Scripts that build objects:
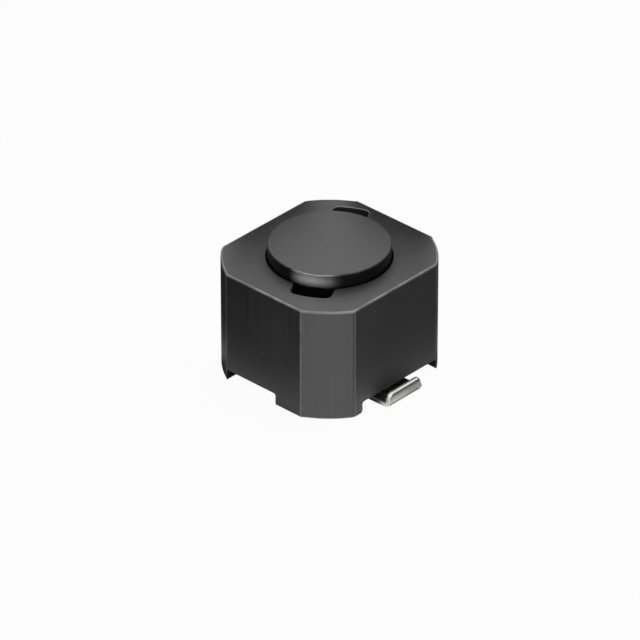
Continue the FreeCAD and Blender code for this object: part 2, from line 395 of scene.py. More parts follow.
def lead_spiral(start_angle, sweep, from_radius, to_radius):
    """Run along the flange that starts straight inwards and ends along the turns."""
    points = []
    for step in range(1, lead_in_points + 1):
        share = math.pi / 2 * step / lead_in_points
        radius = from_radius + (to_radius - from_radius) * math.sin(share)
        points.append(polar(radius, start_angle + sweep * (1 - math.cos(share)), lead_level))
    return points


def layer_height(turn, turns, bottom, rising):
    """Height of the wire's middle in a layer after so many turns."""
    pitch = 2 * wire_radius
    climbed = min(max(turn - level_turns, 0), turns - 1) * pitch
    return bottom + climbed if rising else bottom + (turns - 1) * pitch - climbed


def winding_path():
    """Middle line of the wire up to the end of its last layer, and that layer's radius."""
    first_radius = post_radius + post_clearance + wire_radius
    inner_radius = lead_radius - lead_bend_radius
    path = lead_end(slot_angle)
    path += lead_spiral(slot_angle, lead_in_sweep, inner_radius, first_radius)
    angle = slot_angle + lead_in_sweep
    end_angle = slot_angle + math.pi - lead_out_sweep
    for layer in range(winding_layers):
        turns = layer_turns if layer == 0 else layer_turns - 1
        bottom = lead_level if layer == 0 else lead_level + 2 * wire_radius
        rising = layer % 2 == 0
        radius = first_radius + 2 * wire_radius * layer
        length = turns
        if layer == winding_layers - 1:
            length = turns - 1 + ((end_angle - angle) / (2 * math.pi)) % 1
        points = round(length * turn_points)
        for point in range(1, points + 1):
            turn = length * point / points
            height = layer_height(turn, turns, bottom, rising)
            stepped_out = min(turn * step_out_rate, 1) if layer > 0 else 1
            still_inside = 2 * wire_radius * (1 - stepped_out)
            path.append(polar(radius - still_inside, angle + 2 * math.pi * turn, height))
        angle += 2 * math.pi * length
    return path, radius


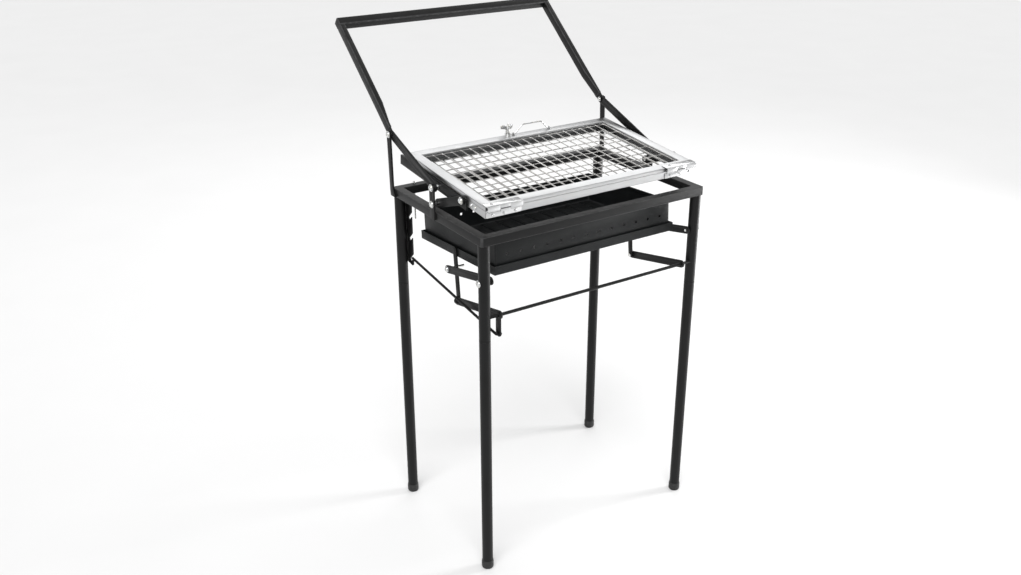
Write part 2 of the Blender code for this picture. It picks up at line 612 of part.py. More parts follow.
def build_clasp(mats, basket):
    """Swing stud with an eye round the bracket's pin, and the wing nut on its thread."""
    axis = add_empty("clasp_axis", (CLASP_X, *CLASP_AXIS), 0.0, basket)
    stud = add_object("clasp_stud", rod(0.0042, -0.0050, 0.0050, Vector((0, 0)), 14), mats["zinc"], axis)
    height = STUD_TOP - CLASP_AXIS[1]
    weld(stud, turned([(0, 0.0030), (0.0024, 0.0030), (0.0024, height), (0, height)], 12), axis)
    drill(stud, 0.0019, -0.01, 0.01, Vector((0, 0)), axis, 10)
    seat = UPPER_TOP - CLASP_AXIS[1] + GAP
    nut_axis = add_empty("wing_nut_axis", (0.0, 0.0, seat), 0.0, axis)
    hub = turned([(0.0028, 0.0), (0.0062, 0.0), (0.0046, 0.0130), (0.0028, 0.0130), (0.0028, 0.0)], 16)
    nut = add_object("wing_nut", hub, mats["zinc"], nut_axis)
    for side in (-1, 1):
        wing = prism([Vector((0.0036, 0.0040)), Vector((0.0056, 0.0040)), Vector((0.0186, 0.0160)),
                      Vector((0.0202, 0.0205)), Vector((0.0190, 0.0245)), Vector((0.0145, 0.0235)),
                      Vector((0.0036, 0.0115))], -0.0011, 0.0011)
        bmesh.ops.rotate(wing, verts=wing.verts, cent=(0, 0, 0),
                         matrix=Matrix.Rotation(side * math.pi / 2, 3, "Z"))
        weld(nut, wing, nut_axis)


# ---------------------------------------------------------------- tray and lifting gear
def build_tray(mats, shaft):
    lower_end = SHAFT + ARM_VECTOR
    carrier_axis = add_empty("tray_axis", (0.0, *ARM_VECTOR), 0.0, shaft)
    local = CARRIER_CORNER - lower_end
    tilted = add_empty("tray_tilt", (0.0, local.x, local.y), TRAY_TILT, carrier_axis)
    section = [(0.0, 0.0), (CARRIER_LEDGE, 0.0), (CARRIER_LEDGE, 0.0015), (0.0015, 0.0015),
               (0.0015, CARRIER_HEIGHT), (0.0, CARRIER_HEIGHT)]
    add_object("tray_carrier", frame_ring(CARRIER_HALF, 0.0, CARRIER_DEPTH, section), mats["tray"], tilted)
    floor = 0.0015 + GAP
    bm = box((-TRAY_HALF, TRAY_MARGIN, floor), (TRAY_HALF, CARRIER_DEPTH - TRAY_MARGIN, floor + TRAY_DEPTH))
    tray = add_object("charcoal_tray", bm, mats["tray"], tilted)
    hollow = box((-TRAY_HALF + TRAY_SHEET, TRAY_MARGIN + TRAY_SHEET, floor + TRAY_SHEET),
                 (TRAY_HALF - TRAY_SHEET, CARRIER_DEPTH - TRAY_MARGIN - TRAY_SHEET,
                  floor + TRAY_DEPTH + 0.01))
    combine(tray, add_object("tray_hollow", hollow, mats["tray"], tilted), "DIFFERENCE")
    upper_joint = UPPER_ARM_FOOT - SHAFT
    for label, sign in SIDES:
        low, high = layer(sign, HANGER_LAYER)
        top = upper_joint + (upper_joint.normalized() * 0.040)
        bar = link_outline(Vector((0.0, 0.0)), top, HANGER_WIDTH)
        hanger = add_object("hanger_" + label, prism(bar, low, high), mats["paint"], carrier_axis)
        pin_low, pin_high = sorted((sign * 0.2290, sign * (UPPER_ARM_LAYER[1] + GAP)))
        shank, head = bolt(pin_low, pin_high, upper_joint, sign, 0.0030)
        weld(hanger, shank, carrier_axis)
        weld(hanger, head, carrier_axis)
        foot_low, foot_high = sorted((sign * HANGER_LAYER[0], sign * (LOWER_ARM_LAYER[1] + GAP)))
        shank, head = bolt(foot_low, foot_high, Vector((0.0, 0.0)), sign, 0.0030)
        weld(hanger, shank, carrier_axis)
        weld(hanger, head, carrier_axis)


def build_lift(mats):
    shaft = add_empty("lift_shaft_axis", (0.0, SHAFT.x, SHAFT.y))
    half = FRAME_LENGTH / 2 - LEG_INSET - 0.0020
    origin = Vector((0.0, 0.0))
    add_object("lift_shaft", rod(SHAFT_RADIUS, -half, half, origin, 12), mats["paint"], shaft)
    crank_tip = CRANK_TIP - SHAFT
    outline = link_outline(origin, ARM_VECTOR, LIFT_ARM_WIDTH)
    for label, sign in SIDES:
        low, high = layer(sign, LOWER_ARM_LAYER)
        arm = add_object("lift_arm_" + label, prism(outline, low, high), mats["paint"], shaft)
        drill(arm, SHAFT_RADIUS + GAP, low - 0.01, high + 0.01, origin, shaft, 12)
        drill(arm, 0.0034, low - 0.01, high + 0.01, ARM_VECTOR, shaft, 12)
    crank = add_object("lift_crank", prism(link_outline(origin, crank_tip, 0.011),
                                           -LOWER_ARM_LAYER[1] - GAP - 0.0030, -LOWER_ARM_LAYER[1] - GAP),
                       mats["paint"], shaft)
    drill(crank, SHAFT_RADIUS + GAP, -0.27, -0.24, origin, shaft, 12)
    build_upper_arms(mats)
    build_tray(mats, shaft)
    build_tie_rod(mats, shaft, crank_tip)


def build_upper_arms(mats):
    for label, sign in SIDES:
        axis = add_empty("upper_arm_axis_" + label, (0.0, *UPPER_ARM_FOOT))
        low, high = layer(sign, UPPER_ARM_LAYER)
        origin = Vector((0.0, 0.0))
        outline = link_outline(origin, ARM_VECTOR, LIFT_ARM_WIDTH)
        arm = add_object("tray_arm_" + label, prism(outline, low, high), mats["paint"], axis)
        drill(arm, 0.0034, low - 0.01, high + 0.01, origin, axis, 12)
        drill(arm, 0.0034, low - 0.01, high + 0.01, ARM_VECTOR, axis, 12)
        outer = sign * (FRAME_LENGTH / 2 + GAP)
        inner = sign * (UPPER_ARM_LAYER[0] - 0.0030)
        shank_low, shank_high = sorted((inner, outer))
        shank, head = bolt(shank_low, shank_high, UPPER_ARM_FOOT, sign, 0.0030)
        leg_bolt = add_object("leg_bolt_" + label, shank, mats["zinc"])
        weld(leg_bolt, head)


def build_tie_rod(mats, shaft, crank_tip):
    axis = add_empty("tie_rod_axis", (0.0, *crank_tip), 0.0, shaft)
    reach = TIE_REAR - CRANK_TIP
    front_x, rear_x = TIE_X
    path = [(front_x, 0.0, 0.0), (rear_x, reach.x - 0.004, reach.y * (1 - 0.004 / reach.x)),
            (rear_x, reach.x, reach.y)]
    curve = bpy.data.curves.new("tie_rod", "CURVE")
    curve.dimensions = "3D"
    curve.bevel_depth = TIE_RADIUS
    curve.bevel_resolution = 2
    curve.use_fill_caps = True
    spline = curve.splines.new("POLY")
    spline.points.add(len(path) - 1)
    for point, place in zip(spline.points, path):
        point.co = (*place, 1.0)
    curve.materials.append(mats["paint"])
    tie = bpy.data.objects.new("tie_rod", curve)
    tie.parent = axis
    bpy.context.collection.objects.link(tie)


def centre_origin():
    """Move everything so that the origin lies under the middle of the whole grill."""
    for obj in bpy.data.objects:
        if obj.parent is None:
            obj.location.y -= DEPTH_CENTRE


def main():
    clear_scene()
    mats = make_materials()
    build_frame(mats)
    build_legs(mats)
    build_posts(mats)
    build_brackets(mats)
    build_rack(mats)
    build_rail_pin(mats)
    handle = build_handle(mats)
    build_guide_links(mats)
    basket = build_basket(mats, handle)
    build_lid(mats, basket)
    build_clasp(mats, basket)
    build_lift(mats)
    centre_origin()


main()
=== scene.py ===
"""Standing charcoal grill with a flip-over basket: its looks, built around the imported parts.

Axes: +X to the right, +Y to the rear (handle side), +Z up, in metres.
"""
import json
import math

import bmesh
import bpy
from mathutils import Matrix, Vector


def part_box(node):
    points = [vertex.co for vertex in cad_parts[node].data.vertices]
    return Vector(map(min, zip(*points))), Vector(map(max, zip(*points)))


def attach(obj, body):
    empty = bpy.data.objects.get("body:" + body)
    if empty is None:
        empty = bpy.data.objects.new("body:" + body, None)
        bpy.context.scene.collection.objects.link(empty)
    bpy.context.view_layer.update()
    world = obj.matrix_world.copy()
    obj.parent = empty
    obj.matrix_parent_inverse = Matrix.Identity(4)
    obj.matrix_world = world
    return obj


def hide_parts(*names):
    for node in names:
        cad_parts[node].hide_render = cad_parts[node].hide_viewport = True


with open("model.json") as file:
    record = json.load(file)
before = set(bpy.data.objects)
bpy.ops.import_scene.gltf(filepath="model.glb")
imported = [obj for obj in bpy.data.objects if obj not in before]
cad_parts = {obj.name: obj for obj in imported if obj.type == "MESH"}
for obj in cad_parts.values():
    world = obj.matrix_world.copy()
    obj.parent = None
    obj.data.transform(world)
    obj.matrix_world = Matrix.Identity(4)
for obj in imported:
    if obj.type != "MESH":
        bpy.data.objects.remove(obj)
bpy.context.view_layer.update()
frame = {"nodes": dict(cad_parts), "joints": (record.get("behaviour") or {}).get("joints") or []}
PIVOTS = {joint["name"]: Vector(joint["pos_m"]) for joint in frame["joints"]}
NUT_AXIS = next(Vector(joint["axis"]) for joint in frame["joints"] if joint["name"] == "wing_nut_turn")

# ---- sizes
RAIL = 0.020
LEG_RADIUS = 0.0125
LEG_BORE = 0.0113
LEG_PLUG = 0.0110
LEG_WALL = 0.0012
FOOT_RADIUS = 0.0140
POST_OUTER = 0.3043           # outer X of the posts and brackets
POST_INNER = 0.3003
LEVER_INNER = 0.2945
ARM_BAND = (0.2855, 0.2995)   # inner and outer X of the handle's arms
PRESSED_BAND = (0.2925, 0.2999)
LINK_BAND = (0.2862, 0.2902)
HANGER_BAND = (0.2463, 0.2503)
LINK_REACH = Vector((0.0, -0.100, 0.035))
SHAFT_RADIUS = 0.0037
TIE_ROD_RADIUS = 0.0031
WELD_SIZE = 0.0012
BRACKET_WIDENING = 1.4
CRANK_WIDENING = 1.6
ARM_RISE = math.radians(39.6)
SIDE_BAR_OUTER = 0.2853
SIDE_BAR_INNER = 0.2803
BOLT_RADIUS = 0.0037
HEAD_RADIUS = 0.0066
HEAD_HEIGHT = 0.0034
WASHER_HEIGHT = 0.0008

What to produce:
Take the line that contains "build_brackets(mats)", the line that contains "obj.matrix_world = world", and all lines between, and give them again exactly; include no other line.

Response:
    build_brackets(mats)
    build_rack(mats)
    build_rail_pin(mats)
    handle = build_handle(mats)
    build_guide_links(mats)
    basket = build_basket(mats, handle)
    build_lid(mats, basket)
    build_clasp(mats, basket)
    build_lift(mats)
    centre_origin()


main()
=== scene.py ===
"""Standing charcoal grill with a flip-over basket: its looks, built around the imported parts.

Axes: +X to the right, +Y to the rear (handle side), +Z up, in metres.
"""
import json
import math

import bmesh
import bpy
from mathutils import Matrix, Vector


def part_box(node):
    points = [vertex.co for vertex in cad_parts[node].data.vertices]
    return Vector(map(min, zip(*points))), Vector(map(max, zip(*points)))


def attach(obj, body):
    empty = bpy.data.objects.get("body:" + body)
    if empty is None:
        empty = bpy.data.objects.new("body:" + body, None)
        bpy.context.scene.collection.objects.link(empty)
    bpy.context.view_layer.update()
    world = obj.matrix_world.copy()
    obj.parent = empty
    obj.matrix_parent_inverse = Matrix.Identity(4)
    obj.matrix_world = world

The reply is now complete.